Is it bad to skip the speedwork?
I had four sessions of speedwork on the schedule and only successfully completed one of them, the first. Two were derailed because of weather and one because I wasn’t feeling well. When I first decided to do this plan again, I thought I didn’t need as much speedwork because I wasn’t aiming for a big time goal and that I’d do just as well replacing some of the speedwork with easy mileage. But then I changed my mind and decided I should do it the speed sessions for the mental training. I was very wrong with thinking I didn’t need the speedwork! This week I started the strength phase of the plan, which has very long repeats at slightly faster than race pace in place of speedwork. Having done so little speedwork, I don’t feel prepared at all for this next phase. And I think I’m not as mentally strong as I was the first cycle because it was always a huge confidence boost to get through those speed sessions.
How am I feeling?
It’s hard for me to separate my feelings about training in general with my feelings about training in winter weather. Last winter I followed a 5-day-a-week Hal Higdon plan and breezed through winter training like it was a cake walk. This winter, I’ve struggled with everything–the bitter cold, the snow, the ice, the pitch-black mornings. What happened to me?! When I come back from running, I sprint up the stairs to shed my layers of cold, sweaty clothes and jump in the hot shower. I’m not cold while running, but that walk back to my house after my run in my sweaty clothes is brutal. And it’s making me dread my runs. In the last cycle, I was so excited to run that I would pop out of bed before my 4 a.m. alarm went off. This time, I don’t want to go out into the bone-chilling, dark mornings and hope to find a cleared path.
I also think that all my unsuccessful runs have done damage to me mentally. Last summer, I felt like superwoman. This time, I’m feeling so bad about my training that I’ve considered not even running the race (although, that happens before every single race).
Physically, however, I feel like I’m actually doing better than summer training. My easy paces at the same heart rate have definitely improved since my last cycle, though I don’t know how much of that is just because hot weather slows me down. But I remember that during the last cycle, even my easy runs were hard. This time I’ve felt stronger, and all my runs feel a bit easier, not just the easy ones. Even on my long run this past weekend that I felt was tougher, I wouldn’t even say it was a moderate effort, just not super easy.
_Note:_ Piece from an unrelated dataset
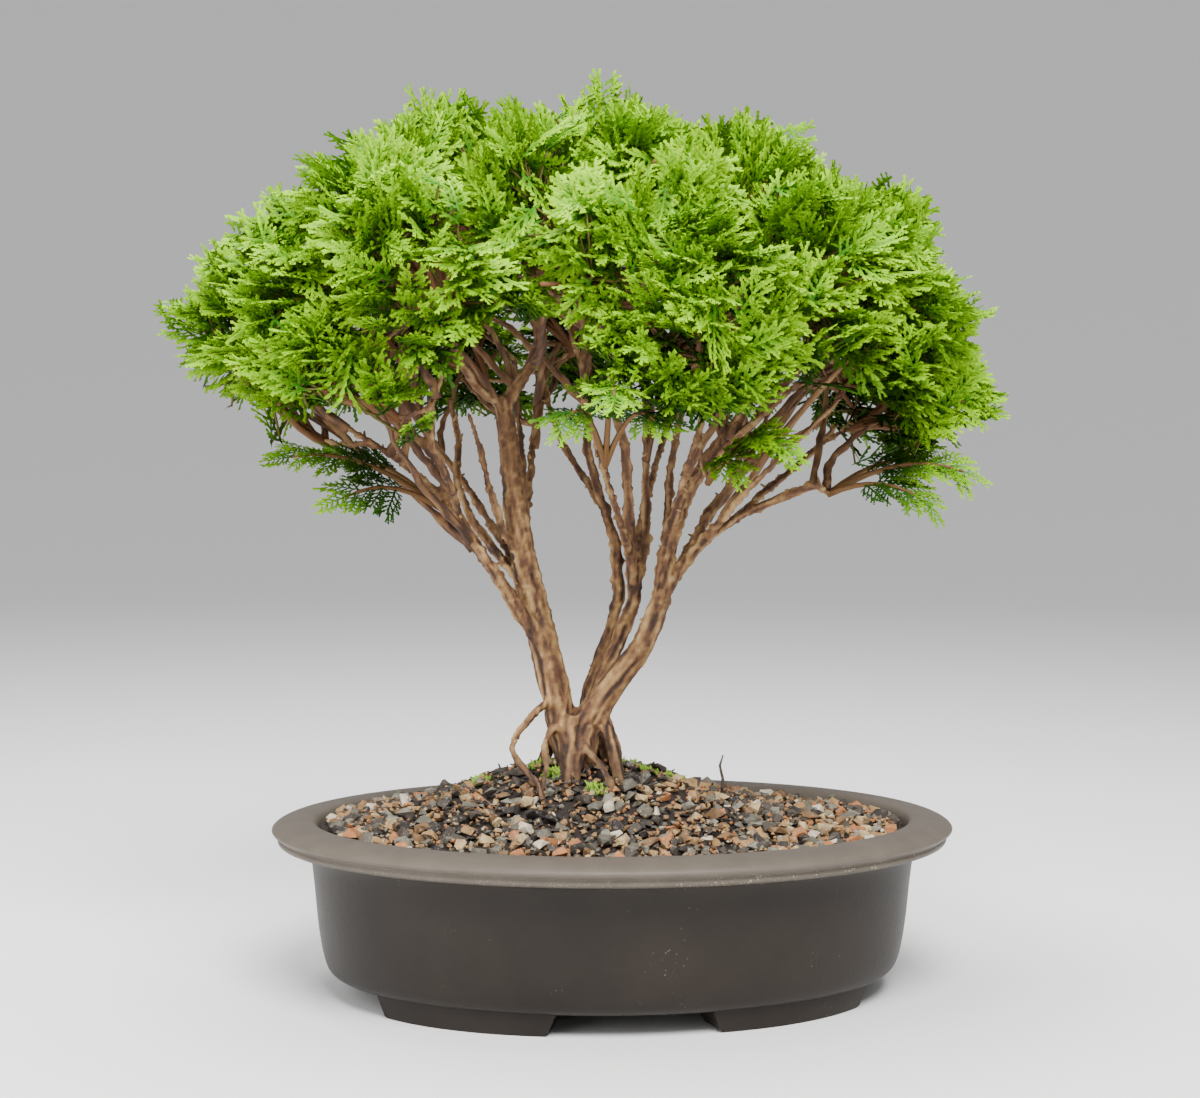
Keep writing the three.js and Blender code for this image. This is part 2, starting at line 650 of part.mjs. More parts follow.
// A flat spray: a bare stalk, then a rib with pointed leaflets on either side, and one at its end.
// Its two faces are alike, and it is arched along the rib and cupped across it.
function sprayGeometry({ length, width, arch, cup }) {
  const pitch = (length * (1 - BARE_SHARE)) / (SPRAY_LEAFLETS + END_LEAFLET);
  const corners = [];
  const faces = [];
  const corner = (x, y) => corners.push([x, y]) - 1;
  let below = corner(0, -RIB_HALF);
  let above = corner(0, RIB_HALF);
  const outline = { below: [below], above: [above] };
  for (let i = 0; i <= SPRAY_LEAFLETS; i++) {
    const x = length * BARE_SHARE + pitch * i;
    const rib = RIB_HALF * (1 - (RIB_NARROWING * i) / SPRAY_LEAFLETS);
    const fullness = Math.sin(Math.PI * (FULLNESS_START + (FULLNESS_SPAN * (i - 0.5)) / SPRAY_LEAFLETS));
    const nextBelow = corner(x, -rib);
    const nextAbove = corner(x + pitch * LEAFLET_STAGGER, rib);
    faces.push([below, nextBelow, nextAbove], [below, nextAbove, above]);
    for (const [side, first, second, edge] of [
      [-1, below, nextBelow, outline.below],
      [1, nextAbove, above, outline.above],
    ]) {
      if (i > 0) {
        const tip = corner(x + pitch * TIP_FORWARD[side < 0 ? 0 : 1], (side * width * fullness) / 2);
        faces.push([first, tip, second]);
        edge.push(tip);
      }
      edge.push(side < 0 ? nextBelow : nextAbove);
    }
    below = nextBelow;
    above = nextAbove;
  }
  const end = corner(length, 0);
  faces.push([below, end, above]);
  const rim = [...outline.below, end, ...outline.above.reverse()];
  const position = [];
  for (const height of [-BLADE_THICK / 2, BLADE_THICK / 2]) {
    for (const [x, y] of corners) {
      const along = x / length;
      const across = (2 * y) / width;
      position.push(x, y, height - length * arch * along * along - cup * across * across);
    }
  }
  const count = corners.length;
  const index = [];
  for (const [one, two, three] of faces) {
    index.push(one + count, two + count, three + count, one, three, two);
  }
  rim.forEach((here, i) => {
    const next = rim[(i + 1) % rim.length];
    index.push(here, next, next + count, here, next + count, here + count);
  });
  const blade = new THREE.BufferGeometry();
  blade.setAttribute("position", new THREE.Float32BufferAttribute(position, 3));
  return blade.setIndex(index);
}

// The dense middle of a tuft, that its sprays stand out of.
function coreGeometry(from, outward, level, length) {
  const upward = outward.clone().cross(level);
  const rings = CORE_RADII.length - 1;
  const column = new THREE.CylinderGeometry(1, 1, 1, CORE_SIDES, rings);
  return reshape(column, (vertex) => {
    const ring = Math.round((vertex.y + 0.5) * rings);
    const radius = CORE_RADII[ring] * (1 + CORE_LUMPS * Math.sin(3 * Math.atan2(vertex.x, vertex.z) + ring));
    const across = vertex.x * radius;
    const deep = -vertex.z * radius;
    vertex.copy(from).addScaledVector(outward, length * CORE_SHARES[ring]);
    vertex.addScaledVector(level, across).addScaledVector(upward, deep);
  });
}

// One tuft: a slim dense middle on its twig, with sprays round it that lean away from each other.
function makeTuft(tuft, planes, random) {
  const outward = fromCrown(tuft.direction).sub(CROWN_HEART).normalize();
  const stretch = fromCrown(tuft.direction).sub(CROWN_HEART).length();
  const start = tuft.start * stretch + TWIG_GAP;
  const length = (tuft.reach - tuft.start) * stretch;
  const level = new THREE.Vector3(-outward.y, outward.x, 0);
  if (level.length() < 0.2) level.set(1, 0, 0);
  level.normalize();
  const from = CROWN_HEART.clone().addScaledVector(outward, start);
  const pieces = [coreGeometry(from, outward, level, length)];
  const spin = between(random, 0, 2 * Math.PI);
  for (let i = 0; i < SPRAYS_PER_TUFT; i++) {
    const round = spin + (i * 2 * Math.PI) / SPRAYS_PER_TUFT;
    const across = level.clone().applyAxisAngle(outward, round);
    const along = outward.clone().applyAxisAngle(across, between(random, ...SPRAY_LEAN));
    const face = along.clone().cross(across);
    const rooted = FIRST_ROOT + ROOT_SPACING * i;
    const blade = sprayGeometry({
      length: length * (SPRAY_REACH - rooted),
      width: between(random, ...SPRAY_WIDTH),
      arch: between(random, ...SPRAY_ARCH),
      cup: between(random, -SPRAY_CUP, SPRAY_CUP),
    });
    const root = from.clone().addScaledVector(outward, length * rooted);
    blade.applyMatrix4(new THREE.Matrix4().makeBasis(along, across, face).setPosition(root));
    pieces.push(blade);
  }
  const solids = pieces.map((piece) => solidFrom(reshape(piece, (vertex) => bendInside(vertex, planes))));
  return named(tuft.name, geometryFrom(joined(solids)), leaf);
}

// The tuft whose share of the crown a point lies in.
function tuftOver(offset, tufts) {
  const nearness = (tuft) => tuft.direction.dot(offset);
  return tufts.reduce((best, tuft) => (nearness(tuft) > nearness(best) ? tuft : best));
}

// A branch's point, drawn in where it would pass into a tuft.
function underLeaves(point, tufts) {
  const offset = toCrown(new THREE.Vector3(...point));
  if (offset.length() < 1) return point;
  const tuft = tuftOver(offset, tufts);
  const depth = tuft.direction.dot(offset);
  const limit = tuft.start - WOOD_MARGIN;
  if (depth > limit) offset.multiplyScalar(limit / depth);
  return fromCrown(offset).toArray();
}

// A branch's points, all drawn in under the leaves, without those that would fold it back on itself.
function branchUnderLeaves(points, tufts) {
  const kept = [points[0]];
  for (const point of points.slice(1)) {
    const drawnIn = underLeaves(point, tufts);
    const before = kept[kept.length - 1];
    const stretch = Math.hypot(drawnIn[0] - before[0], drawnIn[1] - before[1], drawnIn[2] - before[2]);
    if (stretch > SHORTEST_STRETCH) kept.push(drawnIn);
  }
  return kept;
}

// A twig that starts inside the nearest branch and ends square to its tuft.
function twigTo(tuft, branches) {
  const outward = fromCrown(tuft.direction).sub(CROWN_HEART).normalize();
  const stretch = fromCrown(tuft.direction).sub(CROWN_HEART).length();
  const end = CROWN_HEART.clone().addScaledVector(outward, tuft.start * stretch);
  let best = null;
  for (const { path, steps } of branches) {
    for (let step = Math.ceil(steps * TWIG_LOWEST); step <= steps; step++) {
      const along = path.getTangentAt(step / steps);
      const from = path.getPointAt(step / steps).addScaledVector(along, -TWIG_SUNK);
      const way = end.clone().sub(from);
      const sideways = 1 - way.clone().normalize().dot(outward);
      const forks = step === steps ? 0 : TWIG_FORK_COST;
      const cost = way.length() * (1 + TWIG_SIDEWAYS_COST * sideways) + forks;
      if (!best || cost < best.cost) best = { cost, from, along, reach: way.length() };
    }
  }
  const out = best.from.clone().addScaledVector(best.along, best.reach * TWIG_BENDS[0]);
  const near = end.clone().addScaledVector(outward, -best.reach * TWIG_BENDS[1]);
  const curve = new THREE.CubicBezierCurve3(best.from, out, near, end);
  const points = curve.getPoints(4).map((point) => point.toArray());
  return { points, radii: TWIG_RADII, sides: 3, steps: 3 };
}

function makeWood(tufts) {
  const limbs = Object.values(LIMBS).map((limb) => ({
    ...limb,
    points: branchUnderLeaves(limb.points, tufts),
  }));
  const branches = limbs.map(({ points, steps }) => ({ path: smoothPath(points), steps }));
  const twigs = tufts.map((tuft) => twigTo(tuft, branches));
  const stems = [...limbs, ...Object.values(ROOTS), ...twigs];
  return named("wood", geometryFrom(joined(stems.map((stem) => solidFrom(stemGeometry(stem))))), bark);
}

const tufts = planTufts();
const growth = seededRandom(SEED + 7);
const bonsai = new THREE.Group();
bonsai.add(makePot());
bonsai.add(makeScreen("drain_screen_left", -1));
bonsai.add(makeScreen("drain_screen_right", 1));
bonsai.add(makeSoil());
bonsai.add(makeWood(tufts));
for (const tuft of tufts) bonsai.add(makeTuft(tuft, boundsOf(tuft, tufts), growth));

// The origin is the middle of the whole bonsai's footprint, on the surface that the feet stand on.
const extent = new THREE.Box3().setFromObject(bonsai);
const middle = extent.getCenter(new THREE.Vector3());
bonsai.position.set(-middle.x, -middle.y, -extent.min.z);

export default bonsai;
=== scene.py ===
"""A small cypress bonsai in an oval clay pot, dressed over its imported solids.

Lengths in the classes are in millimetres, in the pot's own frame: the origin is the middle of the pot's
footprint, +X runs along its long side and -Y is the front. Meshes are written in metres.
"""

from __future__ import annotations

import logging
import math
from dataclasses import dataclass, field
from enum import Enum
from itertools import product
from typing import Sequence

import bmesh
import bpy
import numpy as np
from mathutils import Matrix, Vector, noise

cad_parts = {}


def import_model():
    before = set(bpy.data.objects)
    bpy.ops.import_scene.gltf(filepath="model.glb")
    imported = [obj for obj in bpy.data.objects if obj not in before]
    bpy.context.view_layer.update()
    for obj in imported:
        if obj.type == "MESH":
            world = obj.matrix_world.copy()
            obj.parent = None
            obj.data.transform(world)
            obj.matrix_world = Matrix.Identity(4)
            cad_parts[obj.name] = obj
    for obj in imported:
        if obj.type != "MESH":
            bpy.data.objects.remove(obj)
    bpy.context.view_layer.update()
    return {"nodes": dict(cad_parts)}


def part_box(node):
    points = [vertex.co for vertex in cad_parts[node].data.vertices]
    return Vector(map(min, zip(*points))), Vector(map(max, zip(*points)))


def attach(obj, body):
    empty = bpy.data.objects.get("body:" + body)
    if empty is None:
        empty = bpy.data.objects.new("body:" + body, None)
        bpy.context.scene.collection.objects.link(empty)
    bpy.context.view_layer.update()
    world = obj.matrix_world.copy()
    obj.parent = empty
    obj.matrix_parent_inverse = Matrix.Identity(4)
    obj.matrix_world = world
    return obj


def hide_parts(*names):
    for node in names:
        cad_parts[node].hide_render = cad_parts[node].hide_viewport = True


LOG = logging.getLogger("bonsai")
MM = 0.001
GOLDEN_ANGLE = math.pi * (3 - math.sqrt(5))
UP = np.array([0.0, 0.0, 1.0])
BODY = "root"

Array = np.ndarray
Pair = tuple[float, float]
Triple = tuple[float, float, float]
Point = Triple
Colour = Triple
# Points and triangles
Shape = tuple[Array, Array]


# Shader graph

Operand = "Signal | float | Colour"


class Signal:
    """One output socket of a shader graph, with the usual operators."""

    def __init__(self, graph: Graph, socket: bpy.types.NodeSocket) -> None:
        """Keeps the socket and the graph that it belongs to."""
        self.graph = graph
        self.socket = socket

    def _math(self, operation: str, left: Operand, right: Operand) -> Signal:
        """Adds the Math node for one operation on two values."""
        return self.graph.node("ShaderNodeMath", {"operation": operation}, {0: left, 1: right})

    def __add__(self, other: Operand) -> Signal:
        """Adds another value."""
        return self._math("ADD", self, other)

    def __radd__(self, other: Operand) -> Signal:
        """Adds this to a number."""
        return self._math("ADD", other, self)

    def __sub__(self, other: Operand) -> Signal:
        """Takes another value away."""
        return self._math("SUBTRACT", self, other)

    def __rsub__(self, other: Operand) -> Signal:
        """Takes this away from a number."""
        return self._math("SUBTRACT", other, self)

    def __mul__(self, other: Operand) -> Signal:
        """Multiplies by another value."""
        return self._math("MULTIPLY", self, other)

    def __rmul__(self, other: Operand) -> Signal:
        """Multiplies a number by this."""
        return self._math("MULTIPLY", other, self)

    def limited(self) -> Signal:
        """Keeps the value between 0 and 1."""
        return self._math("MINIMUM", self._math("MAXIMUM", self, 0.0), 1.0)

    def between(self, low: float, high: float) -> Signal:
        """A smooth step from 0 at one number to 1 at the other."""
        sockets = {"Value": self, "From Min": low, "From Max": high}
        return self.graph.node("ShaderNodeMapRange", {"interpolation_type": "SMOOTHSTEP"}, sockets)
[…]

The Next Half of the Plan and Beyond
This weekend I vowed to shed my negative thinking on training so far and focus instead on doing my best for the rest of the plan. We could still have really terrible weather all through the rest of my training–last year February and March, including race day for this same race, were really bad. While I toyed with the idea of trying to find a treadmill for bad-weather days, I would rather not run than run on the treadmill. So for bad-weather days, I’ll either just do my best, run easy, or skip the run. My ultimate goal is just to get through the training and build mileage. I need to remember that and not beat myself up and spiral into negativity if I can’t do a workout or skip a run.
This morning I had a redemption training run. It was like Mother Nature took pity on me and gave me the best morning–45 degrees and a clear running route. I completed all 9.25 miles of my first strength workout, and it was a huge confidence booster. I felt so strong, so good, and so grateful that I could actually do the workout. I’ll prepare for the worst of what’s left of winter, but I’ll hope for many more mornings like these.
Overall, my biggest takeaway from this training cycle is that I do very well on higher mileage. I know that fatigue will be coming up soon in this next phase of the plan, but overall I’m feeling strong and fit, and the mileage so far feels like nothing, with no aches, pains, or injuries. I stopped trying to lose weight at the beginning of this year, and have easily maintained my weight without gaining even though I’m eating much more to fuel my runs. My legs are slimmer and very muscular, to the point that I’m wishing for summer so that I can start wearing shorts again (which is pretty crazy for me). So, yeah, I think I’ve definitely found my sweet spot for the type of training I like and that works for me. I’m not sure I’ll ever try any other plan other than Hansons’.
I’ve also decided that after my goal race at the end of March and a rest period, I’m going to go right into 10K training. I’ve been wanting to train for a shorter distance for awhile, and the timing works out. My 10K race will be in June, and I’ll have a few weeks for rest before starting marathon training in July. I’ll be following Hansons’ plans for both, but I do plan to work with a Hansons’ coach for my marathon training.
Wish me luck getting through the next two months of winter training!